Data supplied:
^^^^^^^^

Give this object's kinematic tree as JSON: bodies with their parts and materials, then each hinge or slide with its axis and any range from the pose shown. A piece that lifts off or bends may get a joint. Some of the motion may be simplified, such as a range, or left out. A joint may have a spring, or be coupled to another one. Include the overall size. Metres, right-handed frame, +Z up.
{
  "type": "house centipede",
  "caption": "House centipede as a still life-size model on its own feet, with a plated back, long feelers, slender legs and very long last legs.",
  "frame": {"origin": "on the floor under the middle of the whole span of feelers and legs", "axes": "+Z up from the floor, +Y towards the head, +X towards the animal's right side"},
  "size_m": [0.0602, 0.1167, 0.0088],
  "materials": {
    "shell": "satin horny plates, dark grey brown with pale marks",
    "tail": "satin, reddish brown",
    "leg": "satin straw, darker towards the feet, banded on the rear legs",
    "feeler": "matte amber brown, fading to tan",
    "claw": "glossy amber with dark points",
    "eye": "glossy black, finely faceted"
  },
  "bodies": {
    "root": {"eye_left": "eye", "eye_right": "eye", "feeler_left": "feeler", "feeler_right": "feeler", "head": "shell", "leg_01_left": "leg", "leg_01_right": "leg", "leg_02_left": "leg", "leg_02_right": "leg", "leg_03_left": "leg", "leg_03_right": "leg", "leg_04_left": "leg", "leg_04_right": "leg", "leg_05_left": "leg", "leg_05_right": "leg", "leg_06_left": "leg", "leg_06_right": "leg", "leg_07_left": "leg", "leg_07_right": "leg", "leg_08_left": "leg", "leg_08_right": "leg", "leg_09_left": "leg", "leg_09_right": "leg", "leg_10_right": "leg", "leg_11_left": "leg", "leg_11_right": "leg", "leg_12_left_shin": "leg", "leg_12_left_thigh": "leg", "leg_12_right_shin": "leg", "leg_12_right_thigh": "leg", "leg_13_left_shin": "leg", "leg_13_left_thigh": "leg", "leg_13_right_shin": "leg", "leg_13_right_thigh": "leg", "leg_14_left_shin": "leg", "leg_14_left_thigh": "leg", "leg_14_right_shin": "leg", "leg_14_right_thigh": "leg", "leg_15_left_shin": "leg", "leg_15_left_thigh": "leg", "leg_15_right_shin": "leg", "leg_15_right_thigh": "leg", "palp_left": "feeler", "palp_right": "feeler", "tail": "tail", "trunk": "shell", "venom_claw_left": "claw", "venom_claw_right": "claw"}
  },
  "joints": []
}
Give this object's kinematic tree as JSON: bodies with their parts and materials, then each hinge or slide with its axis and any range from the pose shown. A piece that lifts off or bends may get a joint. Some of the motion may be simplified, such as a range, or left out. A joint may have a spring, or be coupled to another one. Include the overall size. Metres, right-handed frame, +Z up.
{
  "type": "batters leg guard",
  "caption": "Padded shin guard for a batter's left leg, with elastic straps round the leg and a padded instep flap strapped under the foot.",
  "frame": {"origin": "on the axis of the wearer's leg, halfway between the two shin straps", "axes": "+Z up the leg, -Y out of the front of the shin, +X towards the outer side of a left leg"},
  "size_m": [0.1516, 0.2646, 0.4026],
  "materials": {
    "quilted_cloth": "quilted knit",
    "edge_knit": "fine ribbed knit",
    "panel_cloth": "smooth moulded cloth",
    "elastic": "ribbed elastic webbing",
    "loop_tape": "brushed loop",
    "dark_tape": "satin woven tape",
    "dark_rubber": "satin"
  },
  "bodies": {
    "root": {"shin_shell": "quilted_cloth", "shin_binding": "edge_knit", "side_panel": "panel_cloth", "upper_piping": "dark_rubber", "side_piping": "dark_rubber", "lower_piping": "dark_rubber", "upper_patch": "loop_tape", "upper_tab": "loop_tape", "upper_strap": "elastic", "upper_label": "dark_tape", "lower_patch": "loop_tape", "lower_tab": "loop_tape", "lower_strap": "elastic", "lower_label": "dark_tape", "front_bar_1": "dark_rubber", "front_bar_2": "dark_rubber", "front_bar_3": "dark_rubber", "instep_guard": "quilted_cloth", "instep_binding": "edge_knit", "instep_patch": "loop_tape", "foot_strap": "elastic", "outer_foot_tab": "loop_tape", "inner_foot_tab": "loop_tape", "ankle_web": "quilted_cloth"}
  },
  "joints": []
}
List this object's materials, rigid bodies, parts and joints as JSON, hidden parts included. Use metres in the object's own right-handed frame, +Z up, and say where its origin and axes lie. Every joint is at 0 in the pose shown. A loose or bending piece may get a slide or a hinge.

^^^^^^^^

What this task involves:
Return all of the data exactly as it reads.

Solution to this task:
Give this object's kinematic tree as JSON: bodies with their parts and materials, then each hinge or slide with its axis and any range from the pose shown. A piece that lifts off or bends may get a joint. Some of the motion may be simplified, such as a range, or left out. A joint may have a spring, or be coupled to another one. Include the overall size. Metres, right-handed frame, +Z up.
{
  "type": "house centipede",
  "caption": "House centipede as a still life-size model on its own feet, with a plated back, long feelers, slender legs and very long last legs.",
  "frame": {"origin": "on the floor under the middle of the whole span of feelers and legs", "axes": "+Z up from the floor, +Y towards the head, +X towards the animal's right side"},
  "size_m": [0.0602, 0.1167, 0.0088],
  "materials": {
    "shell": "satin horny plates, dark grey brown with pale marks",
    "tail": "satin, reddish brown",
    "leg": "satin straw, darker towards the feet, banded on the rear legs",
    "feeler": "matte amber brown, fading to tan",
    "claw": "glossy amber with dark points",
    "eye": "glossy black, finely faceted"
  },
  "bodies": {
    "root": {"eye_left": "eye", "eye_right": "eye", "feeler_left": "feeler", "feeler_right": "feeler", "head": "shell", "leg_01_left": "leg", "leg_01_right": "leg", "leg_02_left": "leg", "leg_02_right": "leg", "leg_03_left": "leg", "leg_03_right": "leg", "leg_04_left": "leg", "leg_04_right": "leg", "leg_05_left": "leg", "leg_05_right": "leg", "leg_06_left": "leg", "leg_06_right": "leg", "leg_07_left": "leg", "leg_07_right": "leg", "leg_08_left": "leg", "leg_08_right": "leg", "leg_09_left": "leg", "leg_09_right": "leg", "leg_10_right": "leg", "leg_11_left": "leg", "leg_11_right": "leg", "leg_12_left_shin": "leg", "leg_12_left_thigh": "leg", "leg_12_right_shin": "leg", "leg_12_right_thigh": "leg", "leg_13_left_shin": "leg", "leg_13_left_thigh": "leg", "leg_13_right_shin": "leg", "leg_13_right_thigh": "leg", "leg_14_left_shin": "leg", "leg_14_left_thigh": "leg", "leg_14_right_shin": "leg", "leg_14_right_thigh": "leg", "leg_15_left_shin": "leg", "leg_15_left_thigh": "leg", "leg_15_right_shin": "leg", "leg_15_right_thigh": "leg", "palp_left": "feeler", "palp_right": "feeler", "tail": "tail", "trunk": "shell", "venom_claw_left": "claw", "venom_claw_right": "claw"}
  },
  "joints": []
}
Give this object's kinematic tree as JSON: bodies with their parts and materials, then each hinge or slide with its axis and any range from the pose shown. A piece that lifts off or bends may get a joint. Some of the motion may be simplified, such as a range, or left out. A joint may have a spring, or be coupled to another one. Include the overall size. Metres, right-handed frame, +Z up.
{
  "type": "batters leg guard",
  "caption": "Padded shin guard for a batter's left leg, with elastic straps round the leg and a padded instep flap strapped under the foot.",
  "frame": {"origin": "on the axis of the wearer's leg, halfway between the two shin straps", "axes": "+Z up the leg, -Y out of the front of the shin, +X towards the outer side of a left leg"},
  "size_m": [0.1516, 0.2646, 0.4026],
  "materials": {
    "quilted_cloth": "quilted knit",
    "edge_knit": "fine ribbed knit",
    "panel_cloth": "smooth moulded cloth",
    "elastic": "ribbed elastic webbing",
    "loop_tape": "brushed loop",
    "dark_tape": "satin woven tape",
    "dark_rubber": "satin"
  },
  "bodies": {
    "root": {"shin_shell": "quilted_cloth", "shin_binding": "edge_knit", "side_panel": "panel_cloth", "upper_piping": "dark_rubber", "side_piping": "dark_rubber", "lower_piping": "dark_rubber", "upper_patch": "loop_tape", "upper_tab": "loop_tape", "upper_strap": "elastic", "upper_label": "dark_tape", "lower_patch": "loop_tape", "lower_tab": "loop_tape", "lower_strap": "elastic", "lower_label": "dark_tape", "front_bar_1": "dark_rubber", "front_bar_2": "dark_rubber", "front_bar_3": "dark_rubber", "instep_guard": "quilted_cloth", "instep_binding": "edge_knit", "instep_patch": "loop_tape", "foot_strap": "elastic", "outer_foot_tab": "loop_tape", "inner_foot_tab": "loop_tape", "ankle_web": "quilted_cloth"}
  },
  "joints": []
}
List this object's materials, rigid bodies, parts and joints as JSON, hidden parts included. Use metres in the object's own right-handed frame, +Z up, and say where its origin and axes lie. Every joint is at 0 in the pose shown. A loose or bending piece may get a slide or a hinge.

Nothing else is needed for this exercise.